Some contractors, though, are taking heed: Allied Business Intelligence Inc., a technology research firm based in Oyster Bay, New York, predicts some 800,000 housing units will have structured wiring by 2004. That's eight times as many homes as in 1999. In new-home construction, "structured wiring" is competing with other "no new wires" networking methods that include phone lines, power lines, and wireless technology to be the home networking method of choice. Structured wiring, which typically adds $700 to $2,000 to the cost of a home, relies on cables and other wiring connected to a central distribution hub.

And once wireless technology, which is already being marketed to big business, becomes economically feasible for the average homeowner, workday and playday will blend seamlessly and the office will move with us, whether it's to the beach boardwalk or the corporate boardroom. According to "Home Networking Structured Wiring Systems," a report by World Information Technologies Inc., a market research firm in Northport, New York, some 49.8 percent of homes with home networks will be using wireless technologies by 2003, compared with only 9 percent in 1999. "Right now, only in the high-end projects are the real technological changes taking place," says Brett Martin, spokesperson for the National Association of the Remodeling Industry. "For the middle class, this will not happen for at least five years, or perhaps ten. It will depend on the pricing and the education of the consumer and of the contractor."

If the PC revolution is any indication, the consumer may not have to wait long. 3Com, a leading vendor of modems, hubs, and switches for corporate networks and Internet access, estimates that some 18 million U.S. households already have multiple PCs. Industry watchers say that the two- and three-computer home in the 21st century will become as standard as the two- and three-television home was in the 20th. It's even likely that each room will have its own computer with its own function. For instance, the computer in the kitchen may display your favorite recipes and talk you through the instructions, while the one in your home office may be programmed to call up stock reports and business news.

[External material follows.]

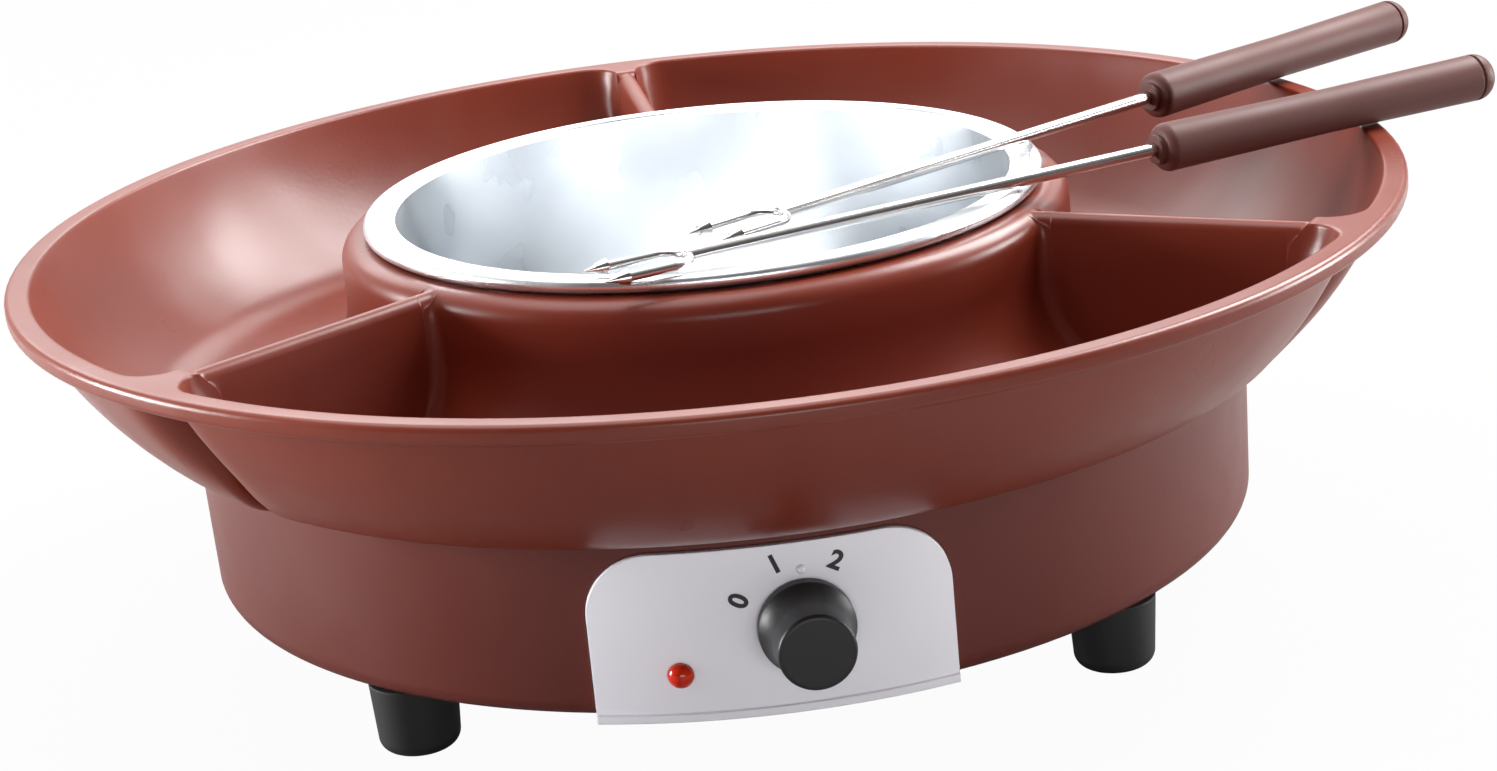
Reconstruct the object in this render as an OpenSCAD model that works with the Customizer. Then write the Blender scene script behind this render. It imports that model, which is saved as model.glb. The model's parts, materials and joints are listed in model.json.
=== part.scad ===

"People will be more involved with `Internet snacking' - getting information at will, as they walk by," predicts Brent Lang, director of marketing for home networking for 3Com, which has just introduced HomeConnect, a home network kit. The same type of networking, says Lang, could be used to connect home appliances. "This may be a ways away," he says, "but you could be in your car and regulate your sprinklers, lighting, security system, or you could be on the road and `see' through a video camera in your house what is going on there while you're away." For now, though, don 't throw out the home alarm system just yet.